### Set problem
Start at the line that has "trim_strip()" and stop at the line that has "bpy.context.scene.collection.objects.link(empty)". Print those lines and all lines between them exactly, and nothing more.

— start of Data —

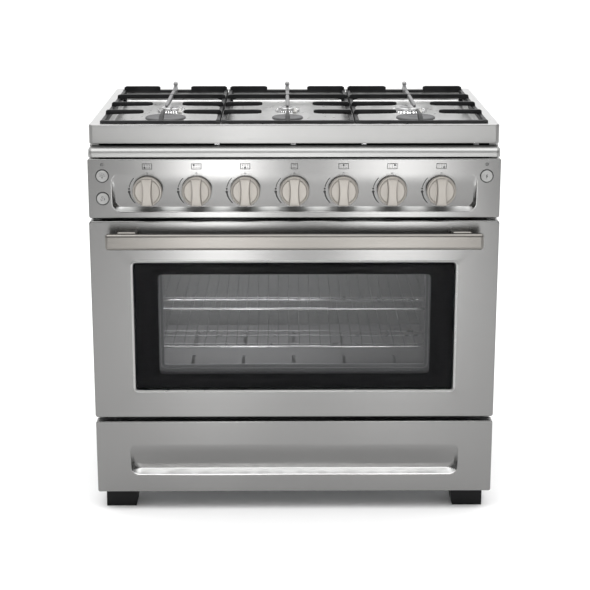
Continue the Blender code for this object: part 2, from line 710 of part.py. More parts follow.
def oven_fittings():
    """Tube burner, slotted floor plate above it and lamp lens."""
    z, x, y, steps = OVEN_Z[0] + 0.016, 0.20, (-0.14, 0.16), 6
    bend = 0.06
    points = [(-x, y[1], z)]
    for k in range(steps + 1):
        angle = math.radians(180 + 90 * k / steps)
        points.append((-x + bend + bend * math.cos(angle), y[0] + bend + bend * math.sin(angle), z))
    for k in range(steps + 1):
        angle = math.radians(270 + 90 * k / steps)
        points.append((x - bend + bend * math.cos(angle), y[0] + bend + bend * math.sin(angle), z))
    points.append((x, y[1], z))
    tube("oven_burner", points, 0.009, "aluminium")
    slots = [rectangle(sx - 0.004, sx + 0.004, sy, sy + 0.12)
             for sx in (-0.24, -0.12, 0.0, 0.12, 0.24) for sy in (-0.16, 0.03)]
    outline = rectangle(-0.325, 0.325, -0.215, 0.215)
    plate("oven_floor", [outline] + slots, 0.002, "enamel", (0, 0, z + 0.014))
    turned("oven_lamp", [(0, 0.022), (0.014, 0.020), (0.026, 0.012), (0.030, 0), (0, 0)], "lens",
           (-0.24, OVEN_BACK - GAP, OVEN_Z[1] - 0.060), (math.radians(90), 0, 0))


# Drawer

def drawer():
    face_back = FRONT_Y + DRAWER_FRONT_DEPTH
    front = fronted("drawer_front", DRAWER_Z, FRONT_Y, face_back, POCKET_X, POCKET_Z, POCKET_DEPTH, 0.020)
    x, y, z = 0.400, (face_back + 0.003, 0.200), (0.060, 0.185)
    rings = [level((-x, x), y, 0.010, z[1]), level((-x, x), y, 0.010, z[0])]
    tray = pressed("drawer_box", rings, "galvanised", thickness=0.0010)
    hang_on("drawer_slide_axis", (0, FRONT_Y, sum(DRAWER_Z) / 2), [front, tray])
    outline = [(0.0, 0.0), (0.030, 0.0), (0.030, 0.030), (0.0285, 0.030), (0.0285, 0.0015), (0.0, 0.0015)]
    for name, side in (("drawer_runner_left", -1), ("drawer_runner_right", 1)):
        flat = [(side * (0.404 + u), v) for u, v in outline]
        plate(name, [flat], 0.44, "galvanised", (0, 0.0, 0.100), (math.radians(90), 0, 0))


def build():
    side_panels()
    back_panel()
    base_pan()
    feet()
    cooktop()
    burners()
    grates()
    trim_strip()
    control_panel()
    knobs()
    buttons()
    gas_manifold()
    door()
    door_hinges()
    oven_liner()
    oven_gasket()
    racks()
    rack_ladders()
    oven_fittings()
    drawer()


build()
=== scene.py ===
import math

import bmesh
import bpy
from mathutils import Matrix, Vector

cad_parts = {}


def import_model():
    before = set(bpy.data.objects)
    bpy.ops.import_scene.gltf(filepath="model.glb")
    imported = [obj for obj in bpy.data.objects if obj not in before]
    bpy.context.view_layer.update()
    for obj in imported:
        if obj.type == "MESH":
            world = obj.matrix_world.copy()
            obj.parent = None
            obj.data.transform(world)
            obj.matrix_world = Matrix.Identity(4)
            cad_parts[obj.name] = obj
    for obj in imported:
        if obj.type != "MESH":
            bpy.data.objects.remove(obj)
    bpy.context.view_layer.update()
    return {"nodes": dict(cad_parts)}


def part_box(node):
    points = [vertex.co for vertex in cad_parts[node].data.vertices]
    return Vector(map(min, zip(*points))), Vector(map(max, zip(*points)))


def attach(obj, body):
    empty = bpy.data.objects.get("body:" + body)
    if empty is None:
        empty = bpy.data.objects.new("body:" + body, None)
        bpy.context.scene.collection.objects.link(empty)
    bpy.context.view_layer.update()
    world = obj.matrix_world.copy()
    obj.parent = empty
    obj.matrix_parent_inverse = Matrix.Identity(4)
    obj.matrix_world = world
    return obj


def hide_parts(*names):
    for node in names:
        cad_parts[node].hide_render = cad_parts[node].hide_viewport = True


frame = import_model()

NODES = frame["nodes"]
RIM_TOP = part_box("cooktop")[1][2]
WELL_FLOOR = RIM_TOP - 0.026
PANEL_LOW, PANEL_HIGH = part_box("control_panel")
OVEN_LIGHT_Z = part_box("oven_liner")[1][2] - 0.055
KNOBS = [name for name in sorted(NODES) if name.startswith("knob_")]
BUTTONS = [name for name in sorted(NODES) if name.startswith("button_")]
GRATES = ("left", "centre", "right")
ROWS = ("front", "rear")
SIDES = ("left", "right")


# Materials

def fill(node, **inputs):
    """Sets a node's inputs; an underscore stands for a space in an input's name."""
    for name, value in inputs.items():
        node.inputs[name.replace("_", " ")].default_value = value
    return node


class Shader:
    """A material with a Principled shader and a few helpers for its nodes."""

    def __init__(self, name, colour, roughness, metallic=0.0, **sockets):
        self.material = bpy.data.materials.new(name)
        self.material.use_nodes = True
        self.tree = self.material.node_tree
        self.shader = self.tree.nodes["Principled BSDF"]
        fill(self.shader, Base_Color=(*colour, 1.0), Roughness=roughness, Metallic=metallic, **sockets)

    def node(self, kind, **inputs):
        return fill(self.tree.nodes.new(kind), **inputs)

    def link(self, source, target):
        self.tree.links.new(source, target)

    def coordinates(self, scale):
        """Object coordinates, stretched so that a pattern has its own scale along each axis."""
        place = self.node("ShaderNodeTexCoord")
        mapping = self.node("ShaderNodeMapping", Scale=scale)
        self.link(place.outputs["Object"], mapping.inputs["Vector"])
        return mapping.outputs["Vector"]

    def noise(self, scale, detail=3.0, stretch=(1, 1, 1), roughness=0.5):
        made = self.node("ShaderNodeTexNoise", Scale=scale, Detail=detail, Roughness=roughness)
        self.link(self.coordinates(stretch), made.inputs["Vector"])
        return made.outputs["Fac"]

    def ramp(self, fac, low, high, start=0.3, end=0.7):
        """Values or colours from low to high, as fac goes from start to end."""
        made = self.node("ShaderNodeValToRGB")
        made.color_ramp.elements[0].position = start
        made.color_ramp.elements[1].position = end
        for element, value in zip(made.color_ramp.elements, (low, high)):
            element.color = (*value, 1.0) if isinstance(value, tuple) else (value, value, value, 1.0)
        self.link(fac, made.inputs["Fac"])
        return made.outputs["Color"]

    def vary(self, fac, colour, low, high):
        """Base colour that goes from low to high times the given colour."""
        shades = self.ramp(fac, shade(colour, low), shade(colour, high))
        self.link(shades, self.shader.inputs["Base Color"])

    def roughness_from(self, output):
        self.link(output, self.shader.inputs["Roughness"])

    def bump(self, height, strength, distance):
        made = self.node("ShaderNodeBump", Strength=strength, Distance=distance)
        self.link(height, made.inputs["Height"])
        self.link(made.outputs["Normal"], self.shader.inputs["Normal"])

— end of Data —

### Written response
    trim_strip()
    control_panel()
    knobs()
    buttons()
    gas_manifold()
    door()
    door_hinges()
    oven_liner()
    oven_gasket()
    racks()
    rack_ladders()
    oven_fittings()
    drawer()


build()
=== scene.py ===
import math

import bmesh
import bpy
from mathutils import Matrix, Vector

cad_parts = {}


def import_model():
    before = set(bpy.data.objects)
    bpy.ops.import_scene.gltf(filepath="model.glb")
    imported = [obj for obj in bpy.data.objects if obj not in before]
    bpy.context.view_layer.update()
    for obj in imported:
        if obj.type == "MESH":
            world = obj.matrix_world.copy()
            obj.parent = None
            obj.data.transform(world)
            obj.matrix_world = Matrix.Identity(4)
            cad_parts[obj.name] = obj
    for obj in imported:
        if obj.type != "MESH":
            bpy.data.objects.remove(obj)
    bpy.context.view_layer.update()
    return {"nodes": dict(cad_parts)}


def part_box(node):
    points = [vertex.co for vertex in cad_parts[node].data.vertices]
    return Vector(map(min, zip(*points))), Vector(map(max, zip(*points)))


def attach(obj, body):
    empty = bpy.data.objects.get("body:" + body)
    if empty is None:
        empty = bpy.data.objects.new("body:" + body, None)
        bpy.context.scene.collection.objects.link(empty)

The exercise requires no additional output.